* PROBLEM STATEMENT *
Would you copy out the whole listing exactly as given?

* DATASET CONTENT *
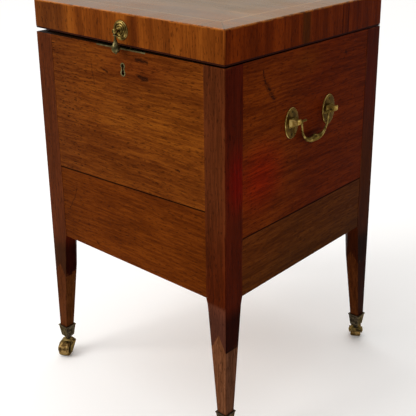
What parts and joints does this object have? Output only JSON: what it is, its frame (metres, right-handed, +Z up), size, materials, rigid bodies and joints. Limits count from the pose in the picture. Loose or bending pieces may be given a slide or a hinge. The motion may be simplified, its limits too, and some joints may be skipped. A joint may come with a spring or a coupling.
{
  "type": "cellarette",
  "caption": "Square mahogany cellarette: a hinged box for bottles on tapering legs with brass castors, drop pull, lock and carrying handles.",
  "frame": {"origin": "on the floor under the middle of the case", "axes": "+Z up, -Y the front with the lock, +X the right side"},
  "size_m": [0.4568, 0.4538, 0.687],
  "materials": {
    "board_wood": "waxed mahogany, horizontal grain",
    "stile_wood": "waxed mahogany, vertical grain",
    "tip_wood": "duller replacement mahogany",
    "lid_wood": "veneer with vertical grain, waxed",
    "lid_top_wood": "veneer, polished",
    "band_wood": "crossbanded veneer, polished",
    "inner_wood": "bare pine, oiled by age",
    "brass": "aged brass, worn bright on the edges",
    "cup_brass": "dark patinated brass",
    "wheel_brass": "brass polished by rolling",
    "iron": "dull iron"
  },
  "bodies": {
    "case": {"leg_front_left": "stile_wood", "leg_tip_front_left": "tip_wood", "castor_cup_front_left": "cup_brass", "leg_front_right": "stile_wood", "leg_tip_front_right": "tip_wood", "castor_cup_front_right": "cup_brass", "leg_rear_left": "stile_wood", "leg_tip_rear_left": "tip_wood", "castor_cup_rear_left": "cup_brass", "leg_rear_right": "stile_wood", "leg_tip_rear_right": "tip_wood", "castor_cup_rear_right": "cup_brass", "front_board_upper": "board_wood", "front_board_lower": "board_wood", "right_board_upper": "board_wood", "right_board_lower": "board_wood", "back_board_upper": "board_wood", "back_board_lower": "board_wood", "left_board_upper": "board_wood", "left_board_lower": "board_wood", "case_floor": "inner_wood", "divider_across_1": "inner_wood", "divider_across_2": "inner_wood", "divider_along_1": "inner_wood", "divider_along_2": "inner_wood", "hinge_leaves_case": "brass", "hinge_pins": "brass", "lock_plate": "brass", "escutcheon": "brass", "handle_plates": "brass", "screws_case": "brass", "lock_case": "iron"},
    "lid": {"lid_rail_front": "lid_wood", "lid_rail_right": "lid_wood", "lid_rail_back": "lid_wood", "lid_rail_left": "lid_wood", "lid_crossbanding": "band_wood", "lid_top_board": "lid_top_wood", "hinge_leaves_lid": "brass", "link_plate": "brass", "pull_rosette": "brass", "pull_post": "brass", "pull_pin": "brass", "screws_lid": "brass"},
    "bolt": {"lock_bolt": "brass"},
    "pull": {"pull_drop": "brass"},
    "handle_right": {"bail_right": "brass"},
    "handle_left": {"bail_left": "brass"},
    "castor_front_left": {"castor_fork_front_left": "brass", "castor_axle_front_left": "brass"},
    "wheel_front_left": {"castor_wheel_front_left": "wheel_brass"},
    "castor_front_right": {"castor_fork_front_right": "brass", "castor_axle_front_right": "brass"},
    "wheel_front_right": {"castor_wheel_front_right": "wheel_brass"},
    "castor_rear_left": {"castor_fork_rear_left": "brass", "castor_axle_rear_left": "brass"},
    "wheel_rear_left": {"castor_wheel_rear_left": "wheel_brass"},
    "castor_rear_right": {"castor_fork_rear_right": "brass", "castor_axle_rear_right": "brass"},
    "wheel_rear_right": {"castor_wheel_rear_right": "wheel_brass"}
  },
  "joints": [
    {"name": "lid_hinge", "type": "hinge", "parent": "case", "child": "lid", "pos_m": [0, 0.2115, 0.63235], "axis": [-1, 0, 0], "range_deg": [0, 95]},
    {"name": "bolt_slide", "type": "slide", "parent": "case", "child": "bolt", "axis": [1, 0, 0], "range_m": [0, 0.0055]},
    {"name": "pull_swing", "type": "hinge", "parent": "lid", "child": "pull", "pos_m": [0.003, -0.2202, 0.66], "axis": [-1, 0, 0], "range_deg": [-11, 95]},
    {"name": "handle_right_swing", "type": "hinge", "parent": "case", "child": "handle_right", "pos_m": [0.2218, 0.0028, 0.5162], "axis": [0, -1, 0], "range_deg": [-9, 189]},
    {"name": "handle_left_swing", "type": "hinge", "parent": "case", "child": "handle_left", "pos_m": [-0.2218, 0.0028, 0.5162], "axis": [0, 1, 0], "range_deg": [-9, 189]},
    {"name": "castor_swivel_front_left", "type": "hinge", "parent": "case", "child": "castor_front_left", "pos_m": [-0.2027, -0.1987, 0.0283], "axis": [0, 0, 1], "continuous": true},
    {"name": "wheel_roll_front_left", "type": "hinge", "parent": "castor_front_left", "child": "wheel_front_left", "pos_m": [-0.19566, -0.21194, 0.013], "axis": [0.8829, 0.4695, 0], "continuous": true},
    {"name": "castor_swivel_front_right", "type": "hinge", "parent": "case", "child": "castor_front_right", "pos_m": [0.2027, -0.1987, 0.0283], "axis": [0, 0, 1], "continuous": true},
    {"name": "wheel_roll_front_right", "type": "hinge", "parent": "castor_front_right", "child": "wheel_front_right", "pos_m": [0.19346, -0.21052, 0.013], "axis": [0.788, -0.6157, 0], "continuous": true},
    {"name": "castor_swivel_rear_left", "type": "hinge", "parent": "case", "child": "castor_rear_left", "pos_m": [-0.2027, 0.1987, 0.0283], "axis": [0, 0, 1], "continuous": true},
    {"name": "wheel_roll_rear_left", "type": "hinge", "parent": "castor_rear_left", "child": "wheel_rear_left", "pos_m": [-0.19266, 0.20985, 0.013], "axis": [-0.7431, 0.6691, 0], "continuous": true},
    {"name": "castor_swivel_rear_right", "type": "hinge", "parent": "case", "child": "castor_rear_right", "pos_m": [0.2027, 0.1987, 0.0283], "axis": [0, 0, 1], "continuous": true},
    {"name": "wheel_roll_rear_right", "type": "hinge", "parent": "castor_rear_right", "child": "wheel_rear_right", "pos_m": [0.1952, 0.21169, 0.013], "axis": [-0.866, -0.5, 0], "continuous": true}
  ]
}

* RESULT OF THE EXERCISE *
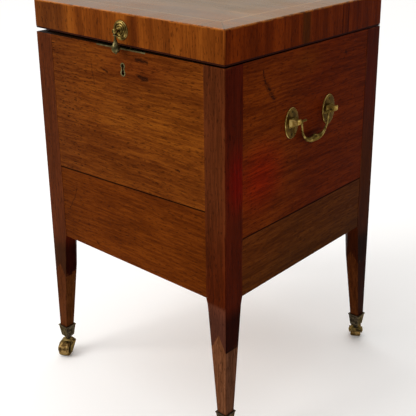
What parts and joints does this object have? Output only JSON: what it is, its frame (metres, right-handed, +Z up), size, materials, rigid bodies and joints. Limits count from the pose in the picture. Loose or bending pieces may be given a slide or a hinge. The motion may be simplified, its limits too, and some joints may be skipped. A joint may come with a spring or a coupling.
{
  "type": "cellarette",
  "caption": "Square mahogany cellarette: a hinged box for bottles on tapering legs with brass castors, drop pull, lock and carrying handles.",
  "frame": {"origin": "on the floor under the middle of the case", "axes": "+Z up, -Y the front with the lock, +X the right side"},
  "size_m": [0.4568, 0.4538, 0.687],
  "materials": {
    "board_wood": "waxed mahogany, horizontal grain",
    "stile_wood": "waxed mahogany, vertical grain",
    "tip_wood": "duller replacement mahogany",
    "lid_wood": "veneer with vertical grain, waxed",
    "lid_top_wood": "veneer, polished",
    "band_wood": "crossbanded veneer, polished",
    "inner_wood": "bare pine, oiled by age",
    "brass": "aged brass, worn bright on the edges",
    "cup_brass": "dark patinated brass",
    "wheel_brass": "brass polished by rolling",
    "iron": "dull iron"
  },
  "bodies": {
    "case": {"leg_front_left": "stile_wood", "leg_tip_front_left": "tip_wood", "castor_cup_front_left": "cup_brass", "leg_front_right": "stile_wood", "leg_tip_front_right": "tip_wood", "castor_cup_front_right": "cup_brass", "leg_rear_left": "stile_wood", "leg_tip_rear_left": "tip_wood", "castor_cup_rear_left": "cup_brass", "leg_rear_right": "stile_wood", "leg_tip_rear_right": "tip_wood", "castor_cup_rear_right": "cup_brass", "front_board_upper": "board_wood", "front_board_lower": "board_wood", "right_board_upper": "board_wood", "right_board_lower": "board_wood", "back_board_upper": "board_wood", "back_board_lower": "board_wood", "left_board_upper": "board_wood", "left_board_lower": "board_wood", "case_floor": "inner_wood", "divider_across_1": "inner_wood", "divider_across_2": "inner_wood", "divider_along_1": "inner_wood", "divider_along_2": "inner_wood", "hinge_leaves_case": "brass", "hinge_pins": "brass", "lock_plate": "brass", "escutcheon": "brass", "handle_plates": "brass", "screws_case": "brass", "lock_case": "iron"},
    "lid": {"lid_rail_front": "lid_wood", "lid_rail_right": "lid_wood", "lid_rail_back": "lid_wood", "lid_rail_left": "lid_wood", "lid_crossbanding": "band_wood", "lid_top_board": "lid_top_wood", "hinge_leaves_lid": "brass", "link_plate": "brass", "pull_rosette": "brass", "pull_post": "brass", "pull_pin": "brass", "screws_lid": "brass"},
    "bolt": {"lock_bolt": "brass"},
    "pull": {"pull_drop": "brass"},
    "handle_right": {"bail_right": "brass"},
    "handle_left": {"bail_left": "brass"},
    "castor_front_left": {"castor_fork_front_left": "brass", "castor_axle_front_left": "brass"},
    "wheel_front_left": {"castor_wheel_front_left": "wheel_brass"},
    "castor_front_right": {"castor_fork_front_right": "brass", "castor_axle_front_right": "brass"},
    "wheel_front_right": {"castor_wheel_front_right": "wheel_brass"},
    "castor_rear_left": {"castor_fork_rear_left": "brass", "castor_axle_rear_left": "brass"},
    "wheel_rear_left": {"castor_wheel_rear_left": "wheel_brass"},
    "castor_rear_right": {"castor_fork_rear_right": "brass", "castor_axle_rear_right": "brass"},
    "wheel_rear_right": {"castor_wheel_rear_right": "wheel_brass"}
  },
  "joints": [
    {"name": "lid_hinge", "type": "hinge", "parent": "case", "child": "lid", "pos_m": [0, 0.2115, 0.63235], "axis": [-1, 0, 0], "range_deg": [0, 95]},
    {"name": "bolt_slide", "type": "slide", "parent": "case", "child": "bolt", "axis": [1, 0, 0], "range_m": [0, 0.0055]},
    {"name": "pull_swing", "type": "hinge", "parent": "lid", "child": "pull", "pos_m": [0.003, -0.2202, 0.66], "axis": [-1, 0, 0], "range_deg": [-11, 95]},
    {"name": "handle_right_swing", "type": "hinge", "parent": "case", "child": "handle_right", "pos_m": [0.2218, 0.0028, 0.5162], "axis": [0, -1, 0], "range_deg": [-9, 189]},
    {"name": "handle_left_swing", "type": "hinge", "parent": "case", "child": "handle_left", "pos_m": [-0.2218, 0.0028, 0.5162], "axis": [0, 1, 0], "range_deg": [-9, 189]},
    {"name": "castor_swivel_front_left", "type": "hinge", "parent": "case", "child": "castor_front_left", "pos_m": [-0.2027, -0.1987, 0.0283], "axis": [0, 0, 1], "continuous": true},
    {"name": "wheel_roll_front_left", "type": "hinge", "parent": "castor_front_left", "child": "wheel_front_left", "pos_m": [-0.19566, -0.21194, 0.013], "axis": [0.8829, 0.4695, 0], "continuous": true},
    {"name": "castor_swivel_front_right", "type": "hinge", "parent": "case", "child": "castor_front_right", "pos_m": [0.2027, -0.1987, 0.0283], "axis": [0, 0, 1], "continuous": true},
    {"name": "wheel_roll_front_right", "type": "hinge", "parent": "castor_front_right", "child": "wheel_front_right", "pos_m": [0.19346, -0.21052, 0.013], "axis": [0.788, -0.6157, 0], "continuous": true},
    {"name": "castor_swivel_rear_left", "type": "hinge", "parent": "case", "child": "castor_rear_left", "pos_m": [-0.2027, 0.1987, 0.0283], "axis": [0, 0, 1], "continuous": true},
    {"name": "wheel_roll_rear_left", "type": "hinge", "parent": "castor_rear_left", "child": "wheel_rear_left", "pos_m": [-0.19266, 0.20985, 0.013], "axis": [-0.7431, 0.6691, 0], "continuous": true},
    {"name": "castor_swivel_rear_right", "type": "hinge", "parent": "case", "child": "castor_rear_right", "pos_m": [0.2027, 0.1987, 0.0283], "axis": [0, 0, 1], "continuous": true},
    {"name": "wheel_roll_rear_right", "type": "hinge", "parent": "castor_rear_right", "child": "wheel_rear_right", "pos_m": [0.1952, 0.21169, 0.013], "axis": [-0.866, -0.5, 0], "continuous": true}
  ]
}